9.01/B - Sport Commissioners: The sport commissioner will be responsible for all aspects of their sport, including: budget, planning, coordination, field allocation, daily operation, and completion of the program that they are in charge of. Sport commissioners are responsible for enforcing all policies and procedures, approved or amended by the Board of Directors. The sport commissioner will appoint such temporary staff as necessary to implement, operate and administer individual season programs. The appointment of coordinators and all head coaches and coordinators must be approved by a simple majority of the Board of Directors and automatically expires with the completion of the duties of the particular season. The sport commissioner will also be responsible for maintaining an inventory of all athletic equipment and uniforms used by their sport and procurement of such new equipment and uniforms as approved by the Board of Directors in operating budgets. Inventory of equipment must be presented to the Board of Directors prior to and at of the completion of each season. The term of the sport commissioner will continue until a letter of resignation is accepted, or is voted out of office by a simple majority of the Board of Directors.

9.01/C - Director of Membership/Registration: Whose duty it will be to conduct registration for all programs, collect all applicable fees or refer delinquent parties to the Board of Directors for action or exemption, disseminate the information acquired at registration to the staff directors and to the Board of Directors, maintain a current roster of all paid members of the organization to include name, address, phone number and names and ages of all children in the family, and collect membership fees.

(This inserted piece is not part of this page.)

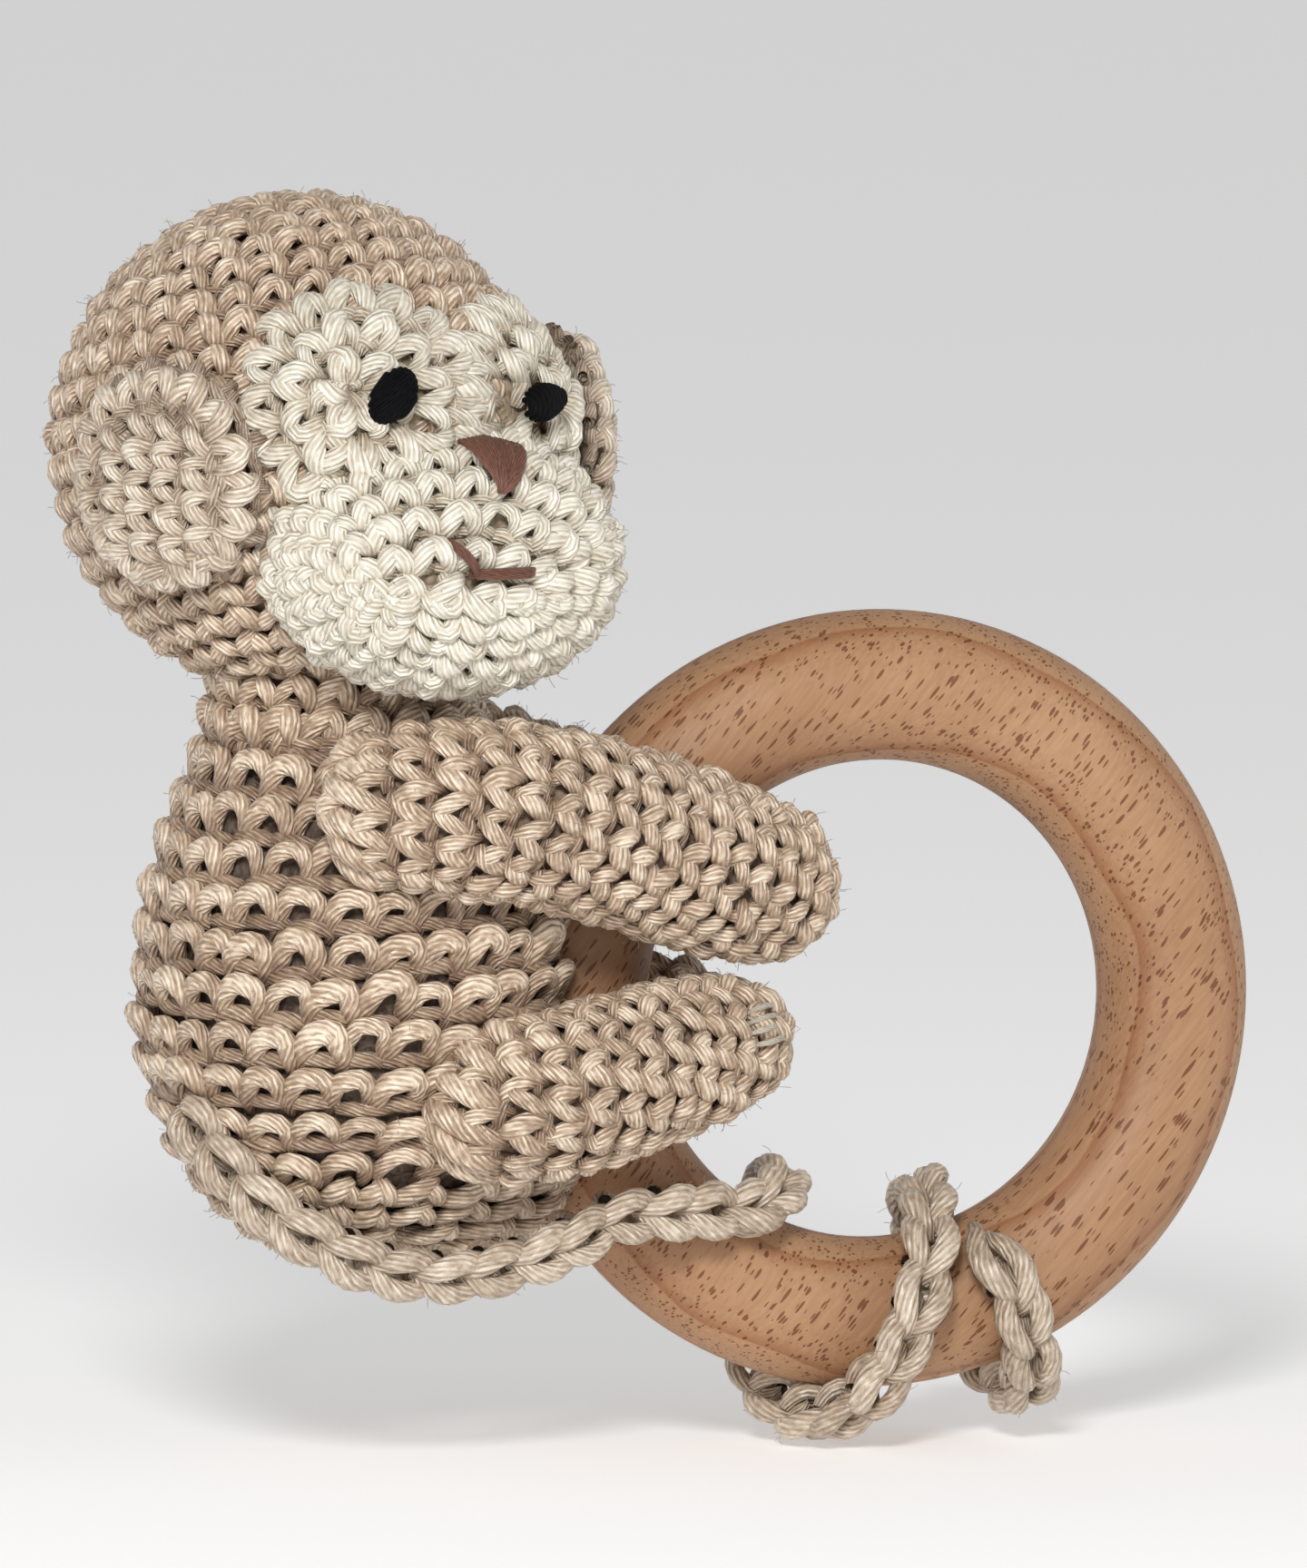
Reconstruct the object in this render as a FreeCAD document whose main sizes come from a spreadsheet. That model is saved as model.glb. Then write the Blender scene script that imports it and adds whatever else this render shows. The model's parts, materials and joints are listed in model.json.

9.0l/D - Director of Fund Raising: Whose responsibility it will be to establish, coordinate, promote and administer all fund raising activities to benefit the organization, to manage fund raising account. Activities must be approved by the Board of Directors. Also, solicitation of donations from business and service organizations within the Linganore/Urbana area. This position may be provided by each sport or through the entire organization

9.01/E - Director of Concession Operations: Administration of operation of concessions at all LUYAA events. This administration includes purchase and distribution of product inventories and maintenance of financial accounts and funds generated by and necessary to the concession operation. This position may be provided by each sport, or through the entire organization.

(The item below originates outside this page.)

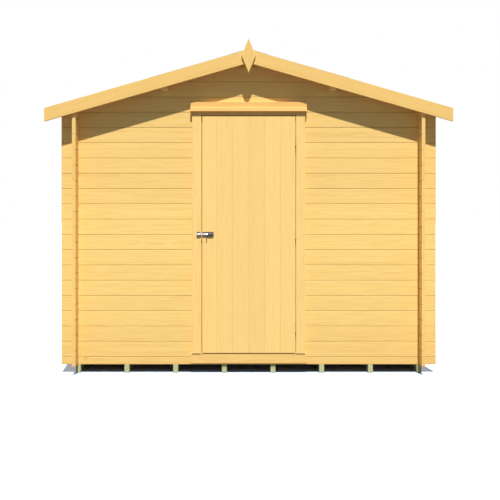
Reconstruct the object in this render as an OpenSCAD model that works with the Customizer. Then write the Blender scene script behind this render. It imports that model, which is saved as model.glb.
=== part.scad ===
// Log cabin: interlocked planed logs on floor bearers, a low gable roof on three beams,
// and one boarded door with a pad bolt. Millimetres, +Z up, front towards -Y,
// origin on the ground at the middle of the footprint.

/* [Cabin] */
// Width over the outer faces of the two side walls
cabin_w = 2730; // [2200:10:3400]
// Depth over the outer faces of the front and back walls
cabin_d = 2130; // [1600:10:3600]
// Full log courses in a side wall
side_courses = 17; // [16:1:21]

/* [Logs] */
// Thickness of a wall log
log_t = 28; // [22:1:45]
// Height that one log covers
log_cover = 120; // [116:1:145]
// Length of a log end past the wall that it crosses
log_overhang = 105; // [60:5:160]
// Bevel along each long edge, which makes the V joints
v_cut = 3; // [1:0.5:5]
// Thickness of the tongue on top of a log
tongue_t = 8; // [5:0.5:10]
// Height of the tongue
tongue_h = 7; // [4:0.5:9]

/* [Floor] */
// Width of a floor bearer
bearer_w = 38; // [32:1:70]
// Height of a floor bearer
bearer_h = 66; // [38:1:100]
// Distance from a side wall's outer face to the nearest bearer's outer face
bearer_inset = 7; // [0:1:12]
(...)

9.0l/F - Ambassador to the Board of Education: Whose responsibility it is to represent the organization and the Board of Directors to the Frederick County Board of Education, especially in regards to the use of facilities.

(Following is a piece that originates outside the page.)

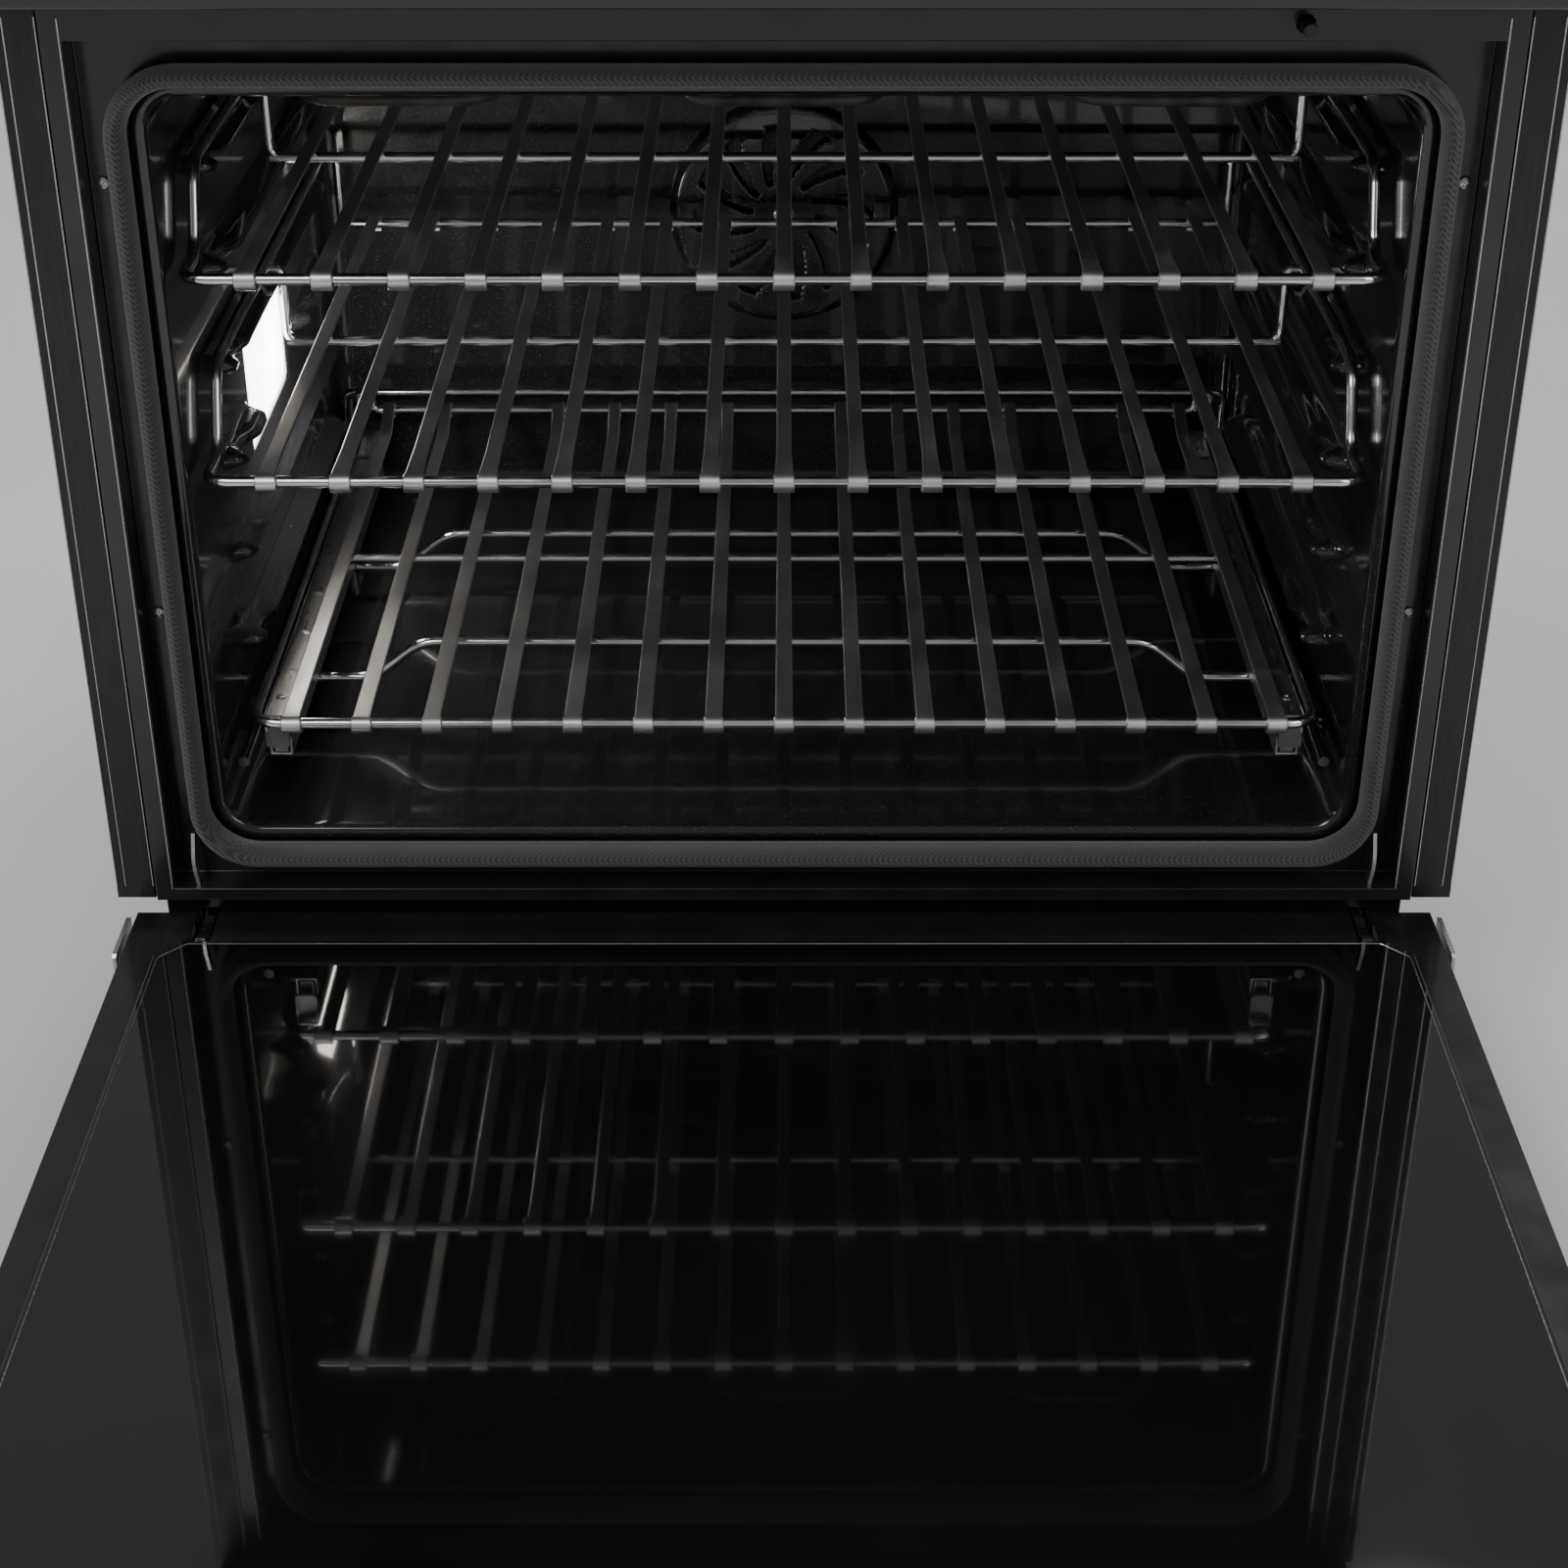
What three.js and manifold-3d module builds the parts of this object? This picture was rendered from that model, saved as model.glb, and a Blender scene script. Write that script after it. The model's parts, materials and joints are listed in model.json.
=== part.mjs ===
// A built-in wall oven, in millimetres: X to the right, Y to the back, Z up.
// The origin is on the underside of the chassis, in the middle, at the plane of the cabinet's face.
// It stands with its door open and its three racks home.
import * as THREE from 'three';
import { mergeVertices } from 'three/addons/utils/BufferGeometryUtils.js';
import Module from 'manifold-3d';

const wasm = await Module();
wasm.setup();

// Chassis and front
const GAP = 0.3;
const SHEET = 2;
const CHASSIS_X = 356;
const CHASSIS_BACK = 600;
const CHASSIS_TOP = 715;
const TRIM_OUT = 381;
const TRIM_IN = 359;
const TRIM_FACE = -38;
const TRIM_BOTTOM = 107;
const TRIM_TOP = 620;
const FRAME_FACE = -41;
const FRAME_X = 358;
const FRAME_BOTTOM = 107;
const FRAME_TOP = 612;
const PANEL_BOTTOM = 622;
const PANEL_TOP = 735;
const PANEL_FACE = -90;

const SWITCH_X = 250;
const SWITCH_Z = 603.5;

// Cavity
const CAVITY_X = 317.5;
const CAVITY_FLOOR = 145;
const CAVITY_ROOF = 565;
const CAVITY_BACK = 460;
const CAVITY_CORNER = 20;
const LIP = -22;
const RIB_DEPTH = 14;
const RIB_HEIGHT = 14;
const RIB_FIRST = 170;
const RIB_PITCH = 56.3;
const RIB_COUNT = 7;
const RIB_START = 60;
const RIB_END = 405;
const FAN_Z = 351;
const FAN_RECESS_R = 72;
const FAN_RECESS_DEPTH = 40;

// Racks
const WIRE = 3.2;
const STRAP_PITCH = 39.5;
const STRAP_COUNT = 15;
const STRAP_WIDTH = 8.3;
const STRAP_THICK = 2;
const RACK_FRONT = -12.6;
const RACK_DEPTH = 437;
const RACK_X = 309.5;
const SHELF_X = 298.5;
const SHELF_DECK = 210;
const CROSS_WIRES = [108, 264];

// Telescopic rails of the roll-out shelf
const RAIL_IN = 281;
const RAIL_OUT = 294;
const RAIL_WALL = 1.5;
const RAIL_FRONT = 4;
const RAIL_LENGTH = 400;

// Door, in its own directions: u from the hinge axis to the handle edge, w from there to the inner face
const HINGE_Y = -60;
const HINGE_Z = 85;
const DOOR_X = 374;
const DOOR_NEAR = -25;
const DOOR_FAR = 529;
const DOOR_OUTER_W = -30;
const DOOR_INNER_W = 15;
const ARM_X = 331;

const group = new THREE.Group();

const finishes = {
  galvanised: [0x9a9c9c, 0.45, 0.9],
  enamel: [0x1c1d20, 0.16, 0.1],
  frameEnamel: [0x26272a, 0.3, 0.1],
  wool: [0xd8cfa6, 0.95, 0],
  braid: [0x8c8c88, 0.8, 0.2],
  trim: [0x3a3b3d, 0.35, 0.7],
  blackGlass: [0x050607, 0.05, 0],
  clearGlass: [0x90a0a0, 0.05, 0],
  chrome: [0xd9dadc, 0.15, 1],
  rail: [0xc2c4c6, 0.32, 0.95],
  steel: [0xa8aaac, 0.35, 0.9],
  element: [0x4a4643, 0.6, 0.6],
  plastic: [0x1a1b1c, 0.5, 0],
  board: [0x24523a, 0.6, 0],
};

/** A mesh of the group, from a geometry, under a name and one of the finishes. */
function addPart(name, geometry, finish, parent = group) {
  const [color, roughness, metalness] = finishes[finish];
  const mesh = new THREE.Mesh(geometry, new THREE.MeshStandardMaterial({ color, roughness, metalness }));
  mesh.name = name;
  parent.add(mesh);
  return mesh;
}

/** The solid that a closed three.js geometry bounds. */
function solid(geometry) {
  const plain = geometry.index ? geometry.toNonIndexed() : geometry.clone();
  plain.deleteAttribute('normal');
  plain.deleteAttribute('uv');
  const merged = mergeVertices(plain, 1e-4);
  const mesh = new wasm.Mesh({
    numProp: 3,
    vertProperties: new Float32Array(merged.attributes.position.array),
    triVerts: new Uint32Array(merged.index.array),
  });
  return new wasm.Manifold(mesh);
}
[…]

9.01/G - Director of Public Relations and Publicity: Whose responsibility it is to promote the organization, see that a newsletter is published and distributed at a minimum of 3 time per year, represent the organization to outside groups and generally see that publicity favorable to LUYAA is made known to the members and the general public.

9.02 - Temporary Staff: The President of the Board of Directors or a simple majority of the Board may create and appoint any temporary staff positions they see fit. These temporary positions will expire at the annual meeting unless re-appointed by subsequent Board or President.

9.03 - Selection: All staff positions will be open to all qualified individuals. Application for any staff positions may be made by presenting a resume of qualifications and past experience to the President of the Board of Directors or to the athletic director for consideration.

9.04 - Removal: Any staff member permanent or temporary, whether appointed by the Board, the President, any permanent or temporary staff director and whether or not confirmed by the Board can be removed with cause, by a two-thirds vote of the Board of Directors at a special meeting called for that purpose by vote of simple majority of the Board of Directors or by petition signed by fifty paid members.

 

ARTICLE X - PARLIAMENTARY PROCEDURE

"Roberts Rules of Order" shall be the procedure on all matters for the proper conduct and order of business at any and all meetings.

 

ARTICLE XI - AGENDA

The agenda for all meetings, unless otherwise stated prior to that meeting shall be as follows:

- Call to order by presiding officer

- Roll Call (for Board meetings only)

- Reading of minutes

- Treasurer’s report

- Reports of Committees

- Old business

- New business

- Announcements

- Adjournment

 

ARTICLE XII - AMENDMENTS

Any and all provisions of this Constitution and By-laws may be altered or repealed by a two-thirds vote of the members present and new By-laws adopted by a two-thirds vote of the members present at any annual meeting of the members, or at a special meeting called for that purpose. No proposition to amend shall be acted upon unless written notice fully describing the proposed amendment is given to all members of the Association at least thirty (30) days prior to the annual meeting or special meeting called for that purpose where the vote is to be taken.
 

ARTICLE XIII - MISCELLANEOUS PROVISIONS

13.01 - Internal Financial Audit: A committee of three members at large and/or a professional auditing firm shall be appointed each year by the President to examine and otherwise audit all of the financial records and transactions during the preceding fiscal year. This audit shall be conducted subsequent to the date on which the preceding fiscal year ended, and prior to the annual meeting scheduled during the month of June, and shall include review of the tax information and/or other returns and reports prepared by the Treasurer for such year just ended. The audit committee shall render an oral and written report on the results and findings of their examination and review to the members present at such meeting during June of each year. The written report of the audit committee shall be added, along with any appropriate comments, etc., to the official minutes of such meeting by the secretary.

13.02 - Dissolution of Corporation: In the event of the dissolution of the Corporation for any reason and by any means, all assets or other property shall be deeded to, or otherwise transferred to, in equal shares, Linganore and Urbana High Schools, and their feeder schools without any charge whatsoever or of any kind, for use by these schools for athletic and recreational programs.

Should such an occasion present itself, it shall be the duty of the then currently presiding Officers of the Corporation to appoint, from among their group, a committee of no less than three persons to meet with the principals of those schools involved or their duly authorized representatives and to arrange for the necessary details, to their satisfaction, for the manner and time in which the assets and other property of the Corporation shall be freely distributed to those schools for the use and purposes as described and provided for previously in this section.

 

APPROVED, by the Board of Directors of the LINGANORE URBANA YOUTH ATHLETIC ASSOCIATION, INC. in a semi-annual general membership meeting this this Seventh day of December, 2006. This document supersedes all previous ones.